§ **Set problem**: Only the lines from the one holding "# Checks, then one file for each piece." through the one holding "obj.matrix_world = world" are to be retyped, exactly as they appear, with both boundary lines included.

§ **Raw records**:
- - -

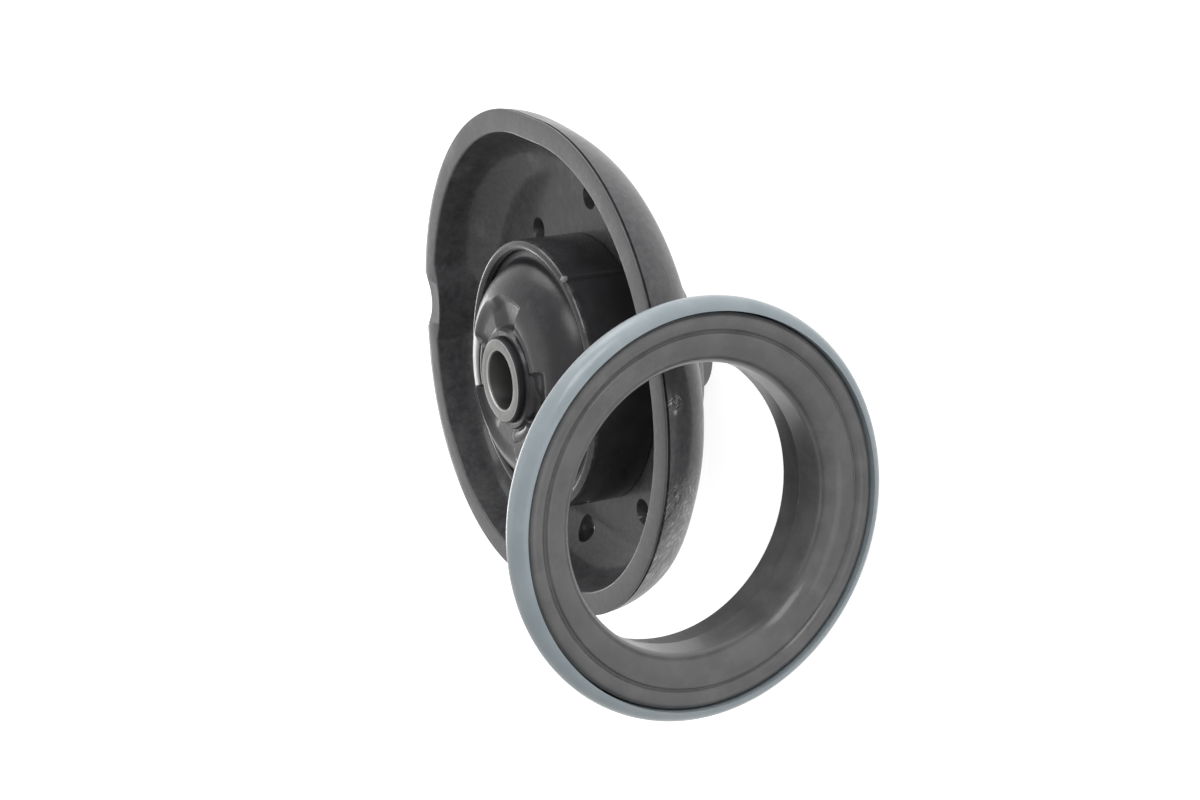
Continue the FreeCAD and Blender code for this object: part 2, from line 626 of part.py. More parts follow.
# Checks, then one file for each piece.
assert rubber_bush.Shape.Volume < solid_dome, "the lobes take nothing away"
assert ball_cage.Shape.Volume < solid_cage, "the windows take nothing away"
for item in doc.Objects:
    state = item.State
    assert "Invalid" not in state and "Error" not in state, item.Label
    if hasattr(item, "Shape"):
        assert not item.Shape.isNull() and item.Shape.isValid(), item.Label
nodes = [
    seat_cup, hub_can, rubber_bush, inner_sleeve, core_plate,
    bearing_top_ring, bearing_base_ring, bearing_rim_seal, upper_race, lower_race, ball_cage,
]
os.makedirs("parts", exist_ok=True)
for node in nodes + balls:
    assert len(node.Shape.Solids) == 1, node.Label
    node.Shape.exportStep(f"parts/{node.Label}.step")
    print(node.Label, round(node.Shape.Volume, 1))
print("bearing at", stand.Base)
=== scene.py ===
# %% [markdown]
# # A strut mount with its bearing taken off
#
# The mount sits between a car's body and its suspension strut. A moulded cup holds a steel can,
# and rubber in the can carries a sleeve for the damper's rod. A thin ball bearing, shown in front,
# lets the spring turn under the cup when the wheels are steered.
#
# The solids come packed, with their sizes and joints. This script dresses them: it gives smooth
# surfaces to the forms that the eye meets first, and a worked finish to everything.

# %% Load the frame
import math
import bpy
import numpy as np
from mathutils import Matrix, Vector


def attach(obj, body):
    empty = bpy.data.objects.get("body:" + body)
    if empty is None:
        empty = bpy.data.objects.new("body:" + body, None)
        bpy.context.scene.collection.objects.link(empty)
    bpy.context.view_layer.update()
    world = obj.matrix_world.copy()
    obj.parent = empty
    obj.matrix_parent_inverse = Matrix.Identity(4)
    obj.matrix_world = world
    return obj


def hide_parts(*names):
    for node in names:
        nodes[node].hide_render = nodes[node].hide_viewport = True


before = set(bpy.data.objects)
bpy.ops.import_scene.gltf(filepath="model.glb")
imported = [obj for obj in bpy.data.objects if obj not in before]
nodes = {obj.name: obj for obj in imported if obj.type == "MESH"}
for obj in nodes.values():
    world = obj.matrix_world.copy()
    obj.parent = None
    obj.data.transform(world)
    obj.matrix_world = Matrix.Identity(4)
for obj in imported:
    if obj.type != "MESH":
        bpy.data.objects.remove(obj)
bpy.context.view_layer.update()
MM = 0.001
SOFT_BELOW = 32  # degrees: edges that turn by less are shaded as one smooth surface


# %% [markdown]
# ## Outlines and grids
#
# Almost every piece here is a closed outline carried round an axis. The outline could be drawn by
# hand and given to a Screw modifier. Working it out with numpy keeps each size readable, and the
# same two helpers, one for arcs and one for eased corners, then serve every piece. A grid of points
# with rows and columns becomes quads in one step, and wrapping both ways leaves no open edge.


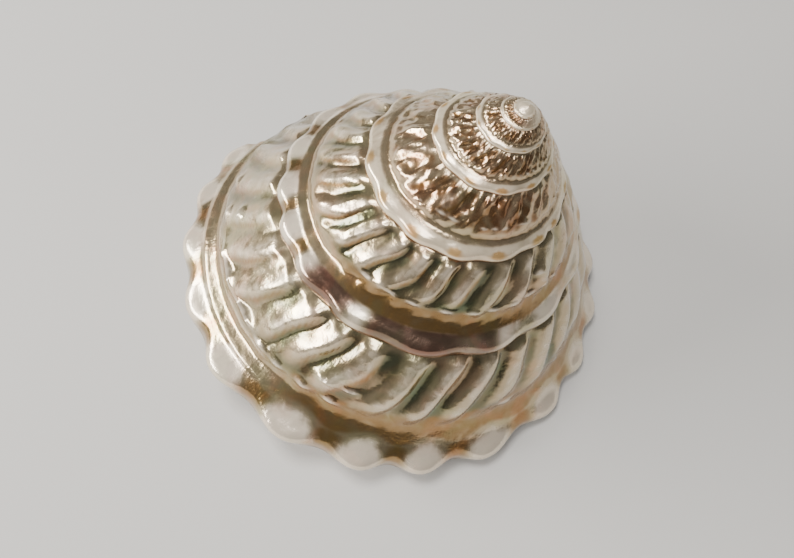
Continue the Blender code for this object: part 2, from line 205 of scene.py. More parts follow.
class TurbanShellSettings(bpy.types.PropertyGroup):
    """Sizes and colours of the shell."""

    rows_per_turn: IntProperty(
        name="Rows per turn",
        description="Rows of the mesh in one turn of the shell",
        default=340,
        min=80,
        max=400,
    )
    fold_rise: FloatProperty(
        name="Fold rise", description="Height of the folds as a share of the whorl's face", default=0.042
    )
    knob_rise: FloatProperty(
        name="Knob rise", description="Height of the free knobs as a share of the whorl's face", default=0.071
    )
    scallop_rise: FloatProperty(
        name="Scallop rise", description="Height of the knobs that a later whorl covers", default=0.042
    )
    bead_rise: FloatProperty(
        name="Bead rise", description="Height of the beads as a share of the whorl's face", default=0.024
    )
    base_cord_rise: FloatProperty(
        name="Base cord rise", description="Height of the cords of the base", default=0.00025, unit="LENGTH"
    )
    wrinkle: FloatProperty(
        name="Wrinkle", description="Height of the fine wrinkles", default=0.00012, unit="LENGTH"
    )
    crumple: FloatProperty(
        name="Crumple",
        description="Height of the facets of the spire as a share of the whorl's face",
        default=0.022,
    )
    wall: FloatProperty(name="Wall", description="Wall well behind the mouth", default=0.003, unit="LENGTH")
    lip_wall: FloatProperty(name="Lip wall", description="Wall at the lip", default=0.0011, unit="LENGTH")
    # Pearl is painted highlight on the crests of the folds, the knobs and the beads, and the own colour of
    # the base and the hollow
    pearl: colour_setting("Pearl", "#F0DFC9", "Crests of the folds and knobs")
    champagne: colour_setting("Champagne", "#C0AC88", "Body of the whorls")
    # Olive and sea green are painted shade, darkening and tinting the hollows between the folds
    olive: colour_setting("Olive", "#716A4E", "Hollows between the folds of the last two whorls")
    sea_green: colour_setting("Sea green", "#5E6C56", "Green gleam deep between the folds")
    # Tan is painted shade in the channel, in the valleys between the knobs and on the steep flank of each
    # fold
    tan: colour_setting("Tan", "#96713F", "Channel above the keel and valleys between the knobs")
    gold: colour_setting("Gold", "#CDB592", "Whorls of the spire")
    # Bronze is painted shade in the hollows of the spire and on one side of each of its whorls
    bronze: colour_setting("Bronze", "#8A6440", "Hollows of the spire")
    pink: colour_setting("Pink", "#F0B9B4", "Faint pink clouds")
    cool: colour_setting("Cool green", "#A9D2B4", "Faint green clouds")
    mauve: colour_setting("Mauve", "#7C5F52", "Keel of the whorl before the last, at the front")
    # The suture brown is painted shade in the line under each overhanging keel, and the colour of two rust
    # marks
    suture: colour_setting("Suture", "#7E5029", "Line under each keel")
    # Cream is the worn apex, and painted highlight on the scallops of the spire's keel bands
    cream: colour_setting("Cream", "#F3E0C2", "Worn apex and scallops")
    honey: colour_setting("Honey", "#C39A5E", "Lens shapes low on the old scallops")


class TurbanStageSettings(bpy.types.PropertyGroup):
    """The stage: floor, lights and lens."""

    floor_width: FloatProperty(
        name="Floor width", description="Width of the round floor", default=3.0, unit="LENGTH"
    )
    floor: colour_setting("Floor", "#C6C3BE", "Matt pale floor")
    lens: FloatProperty(name="Lens", description="Focal length of the camera", default=LENS, unit="CAMERA")
    key_power: FloatProperty(
        name="Key light", description="Unit of power of the window and top lights", default=1.6, unit="POWER"
    )
    fill_power: FloatProperty(
        name="Fill light", description="Unit of power of the light in front", default=0.5, unit="POWER"
    )
    sky: FloatProperty(name="Room light", description="Strength of the even light of the room", default=0.09)


def smooth_step(value):
    """0 below 0, 1 above 1, and a smooth rise between them."""
    value = np.clip(value, 0.0, 1.0)
    return value * value * (3.0 - 2.0 * value)


def bell(value, centre, width):
    """A bump of height 1 round the centre."""
    return np.exp(-(((value - centre) / width) ** 2))


def keel(turn):
    """Radius and depth below the apex of the keel line."""
    a0, a1, a2, a3 = GROWTH
    t = np.maximum(turn, FIRST_TURN)
    radius = np.exp(a0 + a1 * t + a2 * t**2 + a3 * t**3)
    radius = radius * smooth_step((t - FIRST_TURN) / NUCLEUS_TURNS) ** 0.5
    depth = SPIRE_SLOPE * (np.hypot(radius, APEX_BLUNTNESS) - APEX_BLUNTNESS)
    return radius, depth + LATE_DROP * (radius / LATE_DROP_RADIUS) ** LATE_DROP_POWER


def chord(turn):
    """Upper suture, direction down the face, direction out of it, and the distance to the keel."""
    r0, d0 = keel(turn - 1.0)
    r1, d1 = keel(turn)
    length = np.maximum(np.hypot(r1 - r0, d1 - d0), 1e-6)
    down = ((r1 - r0) / length, (d1 - d0) / length)
    return (r0, d0), down, (down[1], -down[0]), length


def counted(turn, places):
    """A number that grows by one from each listed crest to the next."""
    return np.interp(turn, [place[0] for place in places], np.cumsum([place[1] for place in places]))


def spread(number, seed):
    """A repeatable number from 0 to 1 for each whole number."""
    value = np.sin((np.rint(number) + 0.37) * (12.9898 + seed * 3.117)) * 43758.5453
    return value - np.floor(value)


def ripple(turn, s, size, seed):
    """Soft unevenness from a few crossed waves, mostly between -1 and 1. The size is in turns."""
    total = 0.0
    for k in range(5):
        along = (0.6 + spread(k, seed)) / size
        across = (spread(k + 9, seed) - 0.5) * 5.0
        total = total + np.sin(2.0 * math.pi * (turn * along + s * across + spread(k + 20, seed)))
    return total / 3.0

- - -

§ **Written reply**:
# Checks, then one file for each piece.
assert rubber_bush.Shape.Volume < solid_dome, "the lobes take nothing away"
assert ball_cage.Shape.Volume < solid_cage, "the windows take nothing away"
for item in doc.Objects:
    state = item.State
    assert "Invalid" not in state and "Error" not in state, item.Label
    if hasattr(item, "Shape"):
        assert not item.Shape.isNull() and item.Shape.isValid(), item.Label
nodes = [
    seat_cup, hub_can, rubber_bush, inner_sleeve, core_plate,
    bearing_top_ring, bearing_base_ring, bearing_rim_seal, upper_race, lower_race, ball_cage,
]
os.makedirs("parts", exist_ok=True)
for node in nodes + balls:
    assert len(node.Shape.Solids) == 1, node.Label
    node.Shape.exportStep(f"parts/{node.Label}.step")
    print(node.Label, round(node.Shape.Volume, 1))
print("bearing at", stand.Base)
=== scene.py ===
# %% [markdown]
# # A strut mount with its bearing taken off
#
# The mount sits between a car's body and its suspension strut. A moulded cup holds a steel can,
# and rubber in the can carries a sleeve for the damper's rod. A thin ball bearing, shown in front,
# lets the spring turn under the cup when the wheels are steered.
#
# The solids come packed, with their sizes and joints. This script dresses them: it gives smooth
# surfaces to the forms that the eye meets first, and a worked finish to everything.

# %% Load the frame
import math
import bpy
import numpy as np
from mathutils import Matrix, Vector


def attach(obj, body):
    empty = bpy.data.objects.get("body:" + body)
    if empty is None:
        empty = bpy.data.objects.new("body:" + body, None)
        bpy.context.scene.collection.objects.link(empty)
    bpy.context.view_layer.update()
    world = obj.matrix_world.copy()
    obj.parent = empty
    obj.matrix_parent_inverse = Matrix.Identity(4)
    obj.matrix_world = world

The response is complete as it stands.